▸ Provided data:

..............................

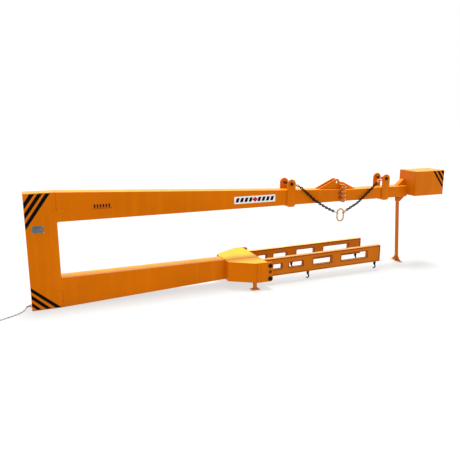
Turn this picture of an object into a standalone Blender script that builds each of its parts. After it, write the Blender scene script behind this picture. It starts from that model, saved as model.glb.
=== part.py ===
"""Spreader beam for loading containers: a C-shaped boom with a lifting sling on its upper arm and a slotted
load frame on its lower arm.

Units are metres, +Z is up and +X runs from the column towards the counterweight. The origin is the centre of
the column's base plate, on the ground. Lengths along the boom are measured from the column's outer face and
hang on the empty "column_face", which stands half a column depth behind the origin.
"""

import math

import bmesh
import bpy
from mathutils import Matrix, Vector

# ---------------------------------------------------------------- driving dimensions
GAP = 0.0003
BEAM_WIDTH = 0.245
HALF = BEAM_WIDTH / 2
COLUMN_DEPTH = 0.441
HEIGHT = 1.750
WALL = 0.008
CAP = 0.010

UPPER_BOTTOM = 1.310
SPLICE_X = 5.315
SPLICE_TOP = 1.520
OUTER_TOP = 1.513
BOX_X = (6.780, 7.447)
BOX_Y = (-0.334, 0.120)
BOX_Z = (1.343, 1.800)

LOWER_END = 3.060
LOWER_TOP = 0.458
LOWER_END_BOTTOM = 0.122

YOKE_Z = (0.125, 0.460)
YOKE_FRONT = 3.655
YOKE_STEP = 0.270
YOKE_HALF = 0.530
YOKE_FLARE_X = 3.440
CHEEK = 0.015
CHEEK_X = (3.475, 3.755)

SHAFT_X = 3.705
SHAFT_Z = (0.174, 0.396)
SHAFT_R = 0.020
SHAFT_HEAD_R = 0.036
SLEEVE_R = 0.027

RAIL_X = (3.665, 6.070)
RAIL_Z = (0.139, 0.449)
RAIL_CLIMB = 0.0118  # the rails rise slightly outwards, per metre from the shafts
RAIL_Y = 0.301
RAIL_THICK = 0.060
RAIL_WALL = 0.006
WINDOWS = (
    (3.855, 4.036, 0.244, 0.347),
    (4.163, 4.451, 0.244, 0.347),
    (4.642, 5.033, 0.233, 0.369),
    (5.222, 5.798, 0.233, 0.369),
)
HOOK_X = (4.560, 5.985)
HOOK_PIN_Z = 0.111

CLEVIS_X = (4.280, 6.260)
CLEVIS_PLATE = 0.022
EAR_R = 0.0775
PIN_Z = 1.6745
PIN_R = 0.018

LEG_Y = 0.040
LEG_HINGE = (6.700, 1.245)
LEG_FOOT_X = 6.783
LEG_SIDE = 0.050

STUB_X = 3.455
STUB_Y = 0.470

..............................

▸ Exercise details: Only the lines from the beginning of the material above through the line with "CAP = 0.010" are wanted; extract them exactly.

▸ Full response:
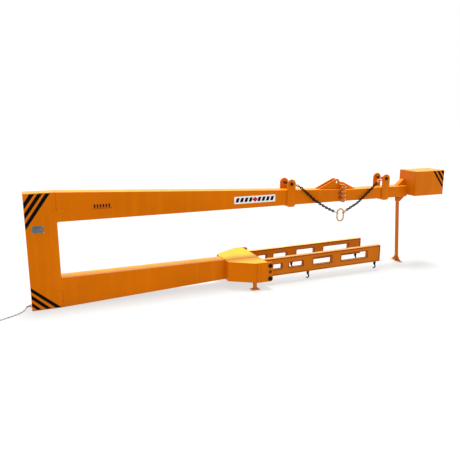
Turn this picture of an object into a standalone Blender script that builds each of its parts. After it, write the Blender scene script behind this picture. It starts from that model, saved as model.glb.
=== part.py ===
"""Spreader beam for loading containers: a C-shaped boom with a lifting sling on its upper arm and a slotted
load frame on its lower arm.

Units are metres, +Z is up and +X runs from the column towards the counterweight. The origin is the centre of
the column's base plate, on the ground. Lengths along the boom are measured from the column's outer face and
hang on the empty "column_face", which stands half a column depth behind the origin.
"""

import math

import bmesh
import bpy
from mathutils import Matrix, Vector

# ---------------------------------------------------------------- driving dimensions
GAP = 0.0003
BEAM_WIDTH = 0.245
HALF = BEAM_WIDTH / 2
COLUMN_DEPTH = 0.441
HEIGHT = 1.750
WALL = 0.008
CAP = 0.010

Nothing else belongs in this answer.